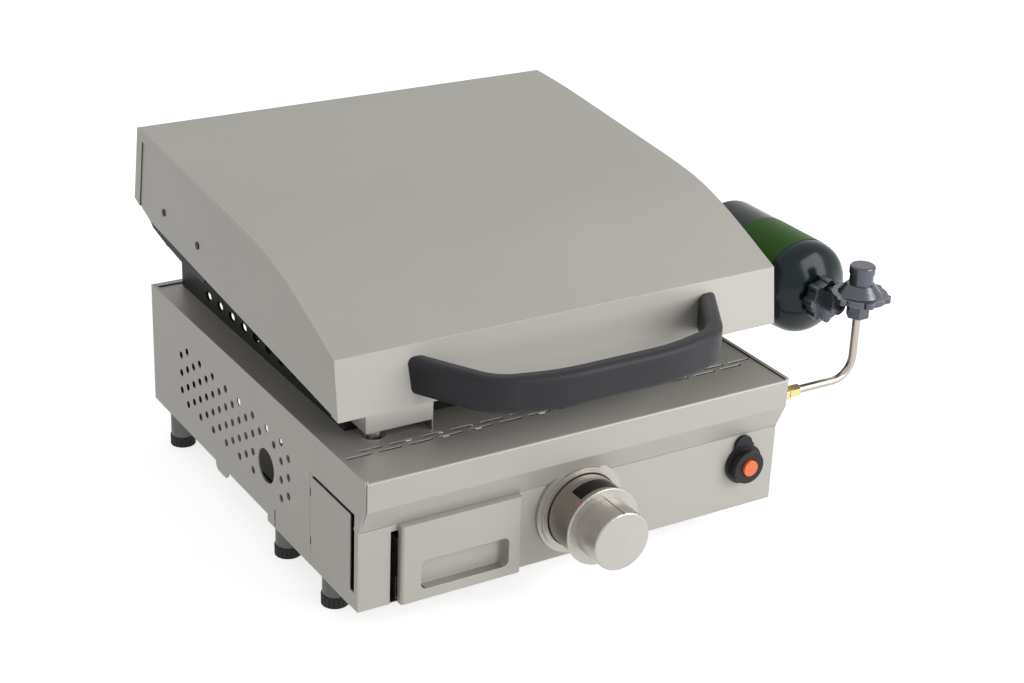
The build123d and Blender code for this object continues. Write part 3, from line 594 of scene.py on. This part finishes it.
@dataclass
class Workshop:
    """What the sub-assemblies share: the frame, the materials and ways to finish a piece."""

    frame: dict
    materials: dict[str, bpy.types.Material]
    weld_mm: float = 0.01
    flat_degrees: float = 0.5
    edge_degrees: float = 35.0

    def material_of(self, node: str) -> bpy.types.Material:
        """The material of the record's slot for a CAD node."""
        rows = self.frame["record"]["subparts"]
        slot = next(row["material_slot"] for row in rows if row["node"] == node)
        return self.materials[slot]

    def dress(
        self, node: str, bevel: float = 0.3, segments: int = 2, finish: OwnFinish | None = None
    ) -> None:
        """Gives a CAD node its material and softly rounded edges.

        Args:
            node: the CAD node.
            bevel: the edge radius in millimetres, or 0 for none.
            segments: how many faces round each edge.
            finish: the finish, where it isn't the record's material slot.
        """
        piece = self.frame["nodes"][node]
        material = self.materials[finish.value] if finish else self.material_of(node)
        piece.data.materials.clear()
        piece.data.materials.append(material)
        weld = piece.modifiers.new("weld", "WELD")
        weld.merge_threshold = self.weld_mm * MM
        if bevel:
            flat = piece.modifiers.new("flat", "DECIMATE")
            flat.decimate_type = "DISSOLVE"
            flat.angle_limit = math.radians(self.flat_degrees)
            edge = piece.modifiers.new("edge", "BEVEL")
            edge.width = bevel * MM
            edge.segments = segments
            edge.limit_method = "ANGLE"
            edge.angle_limit = math.radians(self.edge_degrees)
        normals = piece.modifiers.new("normals", "WEIGHTED_NORMAL")
        normals.keep_sharp = False
        LOG.info("dressed %s", node)

    def finish_piece(
        self, name: str, shape: bmesh.types.BMesh, body: str, slot: str
    ) -> bpy.types.Object:
        """Turns a bmesh into a piece that rides on a body.

        Args:
            name: the piece's name.
            shape: its shape, in the frame's place. It is freed.
            body: the CAD body it rides on.
            slot: the record's material slot.

        Returns:
            The new object.
        """
        mesh = bpy.data.meshes.new(name)
        shape.to_mesh(mesh)
        shape.free()
        mesh.materials.append(self.materials[slot])
        mesh.shade_smooth()
        piece = bpy.data.objects.new(name, mesh)
        bpy.context.scene.collection.objects.link(piece)
        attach(piece, body)
        LOG.info("made %s", name)
        return piece


@dataclass
class Casing:
    """The sheet metal body with its panel, deck and inner plates. Its sizes are millimetres."""

    shop: Workshop
    outer_edge: float = 0.5
    inner_edge: float = 0.2

    def build(self) -> None:
        """Dresses the body's sheets."""
        for node in (
            "side_wall_left",
            "side_wall_right",
            "rear_wall",
            "top_deck",
            "control_panel",
            "side_plate_left",
            "side_plate_right",
        ):
            self.shop.dress(node, self.outer_edge)
        # These inner plates get the near-black painted-shade finish.
        for node in ("control_box", "bottom_shield", "drawer_rails"):
            self.shop.dress(node, self.inner_edge, 1, OwnFinish.SOOTED)


@dataclass
class GriddleTop:
    """The lift-off plate, its guard walls and the grease chute. Its sizes are millimetres."""

    shop: Workshop
    edge: float = 0.4

    def build(self) -> None:
        """Dresses the griddle top."""
        for node in ("griddle_guard", "griddle_plate", "grease_chute", "hinge_pins"):
            self.shop.dress(node, self.edge)


@dataclass
class Hood:
    """The tilting hood with its brackets, screws and handle. Its sizes are millimetres."""

    shop: Workshop
    top_edge: float = 1.0
    side_edge: float = 0.2
    bracket_edge: float = 0.3
    screw_edge: float = 0.4

    def build(self) -> None:
        """Dresses the hood's sheets and fittings."""
        self.shop.dress("hood_top", self.top_edge, 3)
        for side in Side:
            self.shop.dress(f"hood_side_{side.value}", self.side_edge, 1)
            self.shop.dress(f"hinge_bracket_{side.value}", self.bracket_edge)
        self.shop.dress("hood_screws", self.screw_edge)
        self.shop.dress("hood_handle", 0.0)


@dataclass
class Drawer:
    """The drip drawer. Its sizes are millimetres."""

    shop: Workshop
    front_edge: float = 0.6
    pan_edge: float = 0.2

    def build(self) -> None:
        """Dresses the drawer."""
        self.shop.dress("drawer_front", self.front_edge, 3)
        self.shop.dress("drawer_pan", self.pan_edge, 1)


@dataclass
class Controls:
    """The gas knob with its bezel and the push igniter. Its sizes are millimetres and degrees."""

    shop: Workshop
    knob_edge: float = 0.3
    igniter_edge: float = 0.4
    tick_size: Triple = (5.0, 1.2, 0.5)
    tick_back: float = 4.5
    tick_angle: float = 43.0

    def ticks(self) -> None:
        """Adds the red tick at each end of the dial's window."""
        drum = self.shop.frame["nodes"]["knob_drum"]
        corners = [drum.matrix_world @ Vector(corner) for corner in drum.bound_box]
        low = Vector(min(corner[i] for corner in corners) for i in range(3))
        high = Vector(max(corner[i] for corner in corners) for i in range(3))
        middle = (low + high) / 2
        radius = (high.x - low.x) / 2
        centre = Matrix.Translation((middle.x, low.y + self.tick_back * MM, middle.z))
        scale = Matrix.Diagonal((*(side * MM for side in self.tick_size), 1.0))
        shape = bmesh.new()
        for angle in (-self.tick_angle, self.tick_angle):
            turn = Matrix.Rotation(math.radians(angle), 4, "Y")
            place = centre @ turn @ Matrix.Translation((0.0, 0.0, radius))
            bmesh.ops.create_cube(shape, size=1.0, matrix=place @ scale)
        self.shop.finish_piece("dial_ticks", shape, "knob", "orange_plastic")

    def build(self) -> None:
        """Adds the ticks and dresses the controls."""
        self.ticks()
        for node in (
            "knob_bezel",
            "knob_drum",
            "knob_ring",
            "knob_cap",
            "scale_window",
            "valve_stem",
        ):
            self.shop.dress(node, self.knob_edge)
        for node in ("igniter_bezel", "igniter_button", "igniter_body", "igniter_nut"):
            self.shop.dress(node, self.igniter_edge)


@dataclass
class GasLine:
    """The burner, pipes, regulator and gas cylinder. Its sizes are millimetres."""

    shop: Workshop
    edge: float = 0.4

    def build(self) -> None:
        """Dresses the gas line."""
        for node in (
            "gas_valve",
            "pipe_fitting",
            "regulator_nut",
            "regulator_body",
            "regulator_cap",
            "regulator_wheel",
            "tank_neck",
        ):
            self.shop.dress(node, self.edge)
        # The burner brackets get the near-black painted-shade finish.
        self.shop.dress("burner_brackets", self.edge, finish=OwnFinish.SOOTED)
        for node in ("burner", "electrode", "inner_pipe", "gas_pipe", "tank", "tank_label"):
            self.shop.dress(node, 0.0)


@dataclass
class Feet:
    """The six levelling feet and their nuts. Its sizes are millimetres."""

    shop: Workshop
    edge: float = 0.3

    def build(self) -> None:
        """Dresses the feet."""
        self.shop.dress("foot_nuts", self.edge)
        for side in Side:
            for place in Place:
                foot = f"{place.value}_{side.value}"
                self.shop.dress(f"foot_stud_{foot}", self.edge, finish=OwnFinish.STUD)
                self.shop.dress(f"foot_pad_{foot}", self.edge)


@dataclass(frozen=True)
class Studio:
    """The camera at the photograph's angle, the floor, the backdrop and the lamp."""

    azimuth: float = -32.1
    elevation: float = 24.33
    roll: float = 2.36
    place: Triple = (-0.9613, -1.6282, 1.0363)
    focal_px: float = 2027.61
    centre_px: Span = (508.64, 328.82)
    frame_px: tuple[int, int] = (1024, 683)
    sensor: float = 36.0
    world_level: float = 0.41
    floor_size: float = 12.0
    floor_colour: Colour = (0.86, 0.86, 0.86)
    floor_roughness: float = 0.9
    floor_lift: float = 0.72
    lamp_place: Triple = (1.25, -1.75, 1.0)
    lamp_aim: Triple = (0.0, 0.0, 0.15)
    lamp_size: float = 1.5
    lamp_watts: float = 33.0

    def camera(self) -> None:
        """Places the camera as fitted to the photograph."""
        width, height = self.frame_px
        data = bpy.data.cameras.new("camera")
        data.sensor_width = self.sensor
        data.lens = self.focal_px / width * self.sensor
        data.shift_x = (width / 2 - self.centre_px[0]) / width
        data.shift_y = (self.centre_px[1] - height / 2) / width
        turn, rise, lean = (math.radians(a) for a in (self.azimuth, self.elevation, self.roll))
        back = Vector(
            (math.sin(turn) * math.cos(rise), -math.cos(turn) * math.cos(rise), math.sin(rise))
        )
        level = Vector((0, 0, 1)).cross(back).normalized()
        upright = back.cross(level)
        right = level * math.cos(lean) + upright * math.sin(lean)
        up = upright * math.cos(lean) - level * math.sin(lean)
        axes = Matrix((right, up, back)).transposed().to_4x4()
        camera = bpy.data.objects.new("camera", data)
        camera.matrix_world = Matrix.Translation(self.place) @ axes
        bpy.context.scene.collection.objects.link(camera)
        bpy.context.scene.camera = camera

    def world(self) -> None:
        """Sets a white background whose light on the object is lower than its look."""
        world = bpy.data.worlds.new("studio")
        bpy.context.scene.world = world
        world.use_nodes = True
        graph = Graph(world.node_tree)
        background = world.node_tree.nodes["Background"]
        strength = graph.span(graph.seen_directly(), target=(self.world_level, 1.0))
        graph.feed(background.inputs["Color"], (1.0, 1.0, 1.0))
        graph.feed(background.inputs["Strength"], strength)

    def floor(self) -> None:
        """Lays a plain pale floor that keeps the object's shadow."""
        s = Shader("floor")
        s.fill(
            {
                "Base Color": self.floor_colour,
                "Roughness": self.floor_roughness,
                "Specular IOR Level": 0.0,
                "Emission Color": (1.0, 1.0, 1.0),
                "Emission Strength": s.span(s.seen_directly(), target=(0.0, self.floor_lift)),
            }
        )
        shape = bmesh.new()
        bmesh.ops.create_grid(shape, x_segments=1, y_segments=1, size=self.floor_size / 2)
        mesh = bpy.data.meshes.new("floor")
        shape.to_mesh(mesh)
        shape.free()
        mesh.materials.append(s.material)
        floor = bpy.data.objects.new("floor", mesh)
        bpy.context.scene.collection.objects.link(floor)

    def lamp(self) -> None:
        """Hangs a square soft lamp that faces the object."""
        data = bpy.data.lights.new("key", "AREA")
        data.size = self.lamp_size
        data.energy = self.lamp_watts
        lamp = bpy.data.objects.new("key", data)
        lamp.location = self.lamp_place
        aim = Vector(self.lamp_aim) - Vector(self.lamp_place)
        lamp.rotation_mode = "QUATERNION"
        lamp.rotation_quaternion = aim.to_track_quat("-Z", "Y")
        bpy.context.scene.collection.objects.link(lamp)

    def build(self) -> None:
        """Sets up the camera, backdrop, floor and lamp."""
        bpy.context.scene.view_settings.view_transform = "Standard"
        self.camera()
        self.world()
        self.floor()
        self.lamp()


def main() -> None:
    """Builds the griddle's sub-assemblies in order around the frame."""
    logging.basicConfig(level=logging.INFO, format="%(name)s: %(message)s")
    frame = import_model()
    effects = Effects()
    shop = Workshop(frame, {finish.name: finish.build(effects) for finish in FINISHES})
    for assembly in (Casing, GriddleTop, Hood, Drawer, Controls, GasLine, Feet):
        assembly(shop).build()
    Studio().build()


if __name__ == "__main__":
    main()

Stated task:
Print only the lines from the top of the data above down to the line holding "edge_degrees: float = 35.0", inclusive.

Task response:
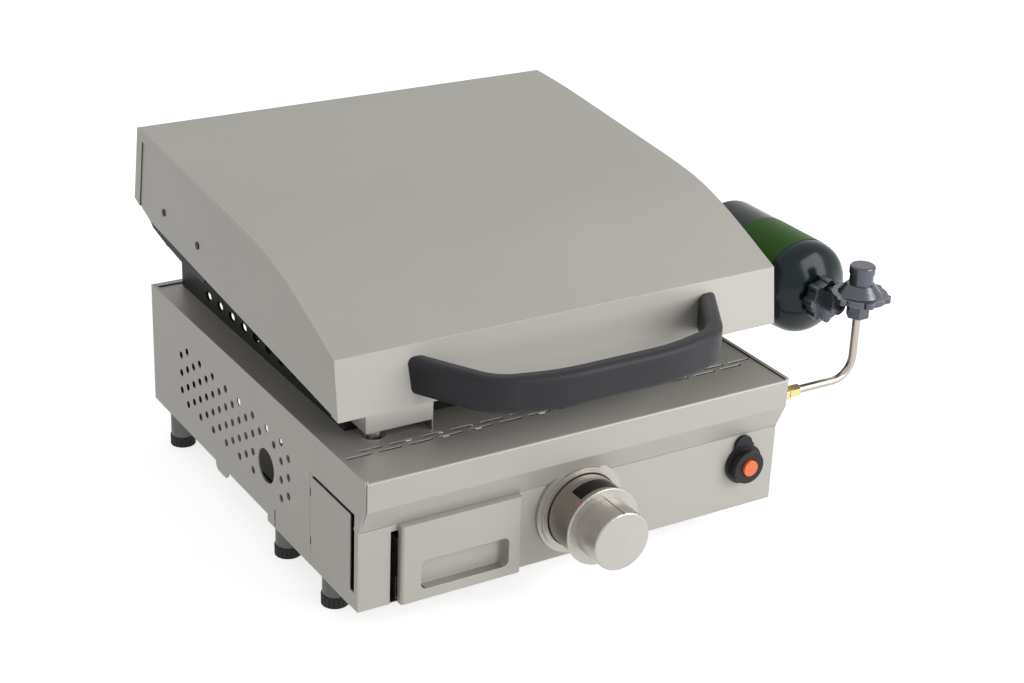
The build123d and Blender code for this object continues. Write part 3, from line 594 of scene.py on. This part finishes it.
@dataclass
class Workshop:
    """What the sub-assemblies share: the frame, the materials and ways to finish a piece."""

    frame: dict
    materials: dict[str, bpy.types.Material]
    weld_mm: float = 0.01
    flat_degrees: float = 0.5
    edge_degrees: float = 35.0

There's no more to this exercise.